### Task description:
Your task is to copy every line of this material exactly.
____ Data shown
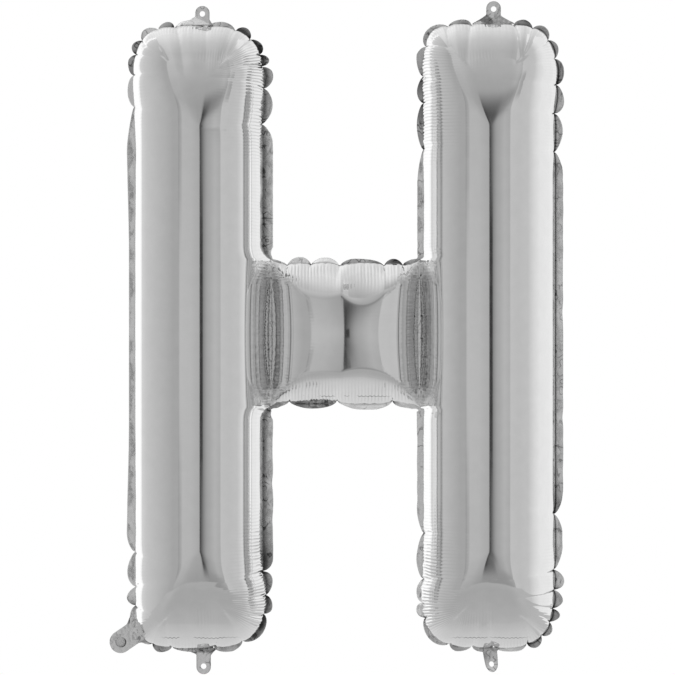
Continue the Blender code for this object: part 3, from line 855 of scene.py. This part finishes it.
class Nodes:
    """Short way to lay out a node tree."""

    def __init__(self, tree):
        self.tree = tree

    def node(self, kind, **settings):
        made = self.tree.nodes.new("ShaderNode" + kind)
        for key, value in settings.items():
            setattr(made, key, value)
        return made

    def feed(self, socket, value):
        if isinstance(value, bpy.types.NodeSocket):
            self.tree.links.new(value, socket)
        else:
            socket.default_value = value

    def math(self, operation, *values, clamp=False):
        made = self.node("Math", operation=operation, use_clamp=clamp)
        for socket, value in zip(made.inputs, values):
            self.feed(socket, value)
        return made.outputs[0]

    def times(self, first, *others):
        for other in others:
            first = self.math("MULTIPLY", first, other)
        return first

    def plus(self, first, second, clamp=False):
        return self.math("ADD", first, second, clamp=clamp)

    def minus(self, first, second, clamp=False):
        return self.math("SUBTRACT", first, second, clamp=clamp)

    def larger(self, first, second):
        return self.math("MAXIMUM", first, second)

    def size(self, value):
        return self.math("ABSOLUTE", value)

    def above_zero(self, value):
        return self.math("GREATER_THAN", value, 0.0)

    def ratio(self, value, other):
        return self.math("DIVIDE", value, self.larger(other, 0.0001))

    def dimmed(self, tone, mask, share):
        """A tone with a share of it taken away where the mask is 1."""
        return self.times(tone, self.minus(1.0, self.times(mask, share)))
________
### Response to the task:
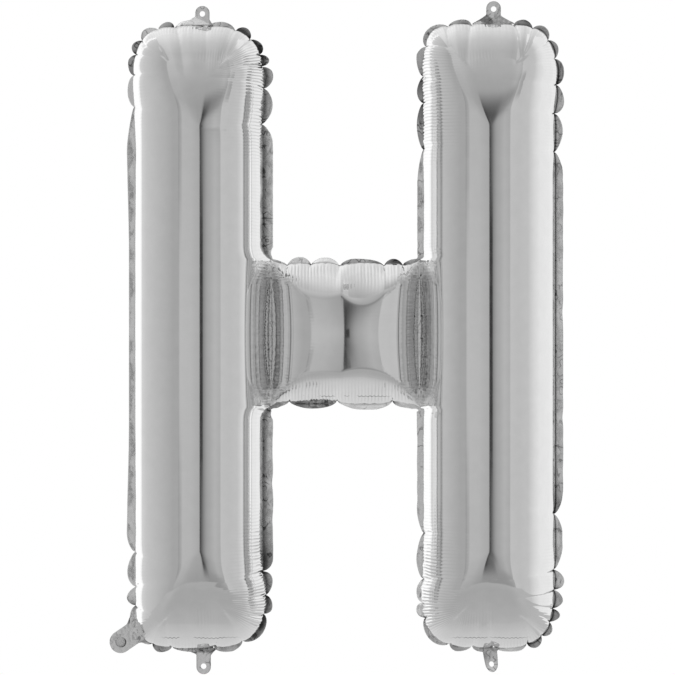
Continue the Blender code for this object: part 3, from line 855 of scene.py. This part finishes it.
class Nodes:
    """Short way to lay out a node tree."""

    def __init__(self, tree):
        self.tree = tree

    def node(self, kind, **settings):
        made = self.tree.nodes.new("ShaderNode" + kind)
        for key, value in settings.items():
            setattr(made, key, value)
        return made

    def feed(self, socket, value):
        if isinstance(value, bpy.types.NodeSocket):
            self.tree.links.new(value, socket)
        else:
            socket.default_value = value

    def math(self, operation, *values, clamp=False):
        made = self.node("Math", operation=operation, use_clamp=clamp)
        for socket, value in zip(made.inputs, values):
            self.feed(socket, value)
        return made.outputs[0]

    def times(self, first, *others):
        for other in others:
            first = self.math("MULTIPLY", first, other)
        return first

    def plus(self, first, second, clamp=False):
        return self.math("ADD", first, second, clamp=clamp)

    def minus(self, first, second, clamp=False):
        return self.math("SUBTRACT", first, second, clamp=clamp)

    def larger(self, first, second):
        return self.math("MAXIMUM", first, second)

    def size(self, value):
        return self.math("ABSOLUTE", value)

    def above_zero(self, value):
        return self.math("GREATER_THAN", value, 0.0)

    def ratio(self, value, other):
        return self.math("DIVIDE", value, self.larger(other, 0.0001))

    def dimmed(self, tone, mask, share):
        """A tone with a share of it taken away where the mask is 1."""
        return self.times(tone, self.minus(1.0, self.times(mask, share)))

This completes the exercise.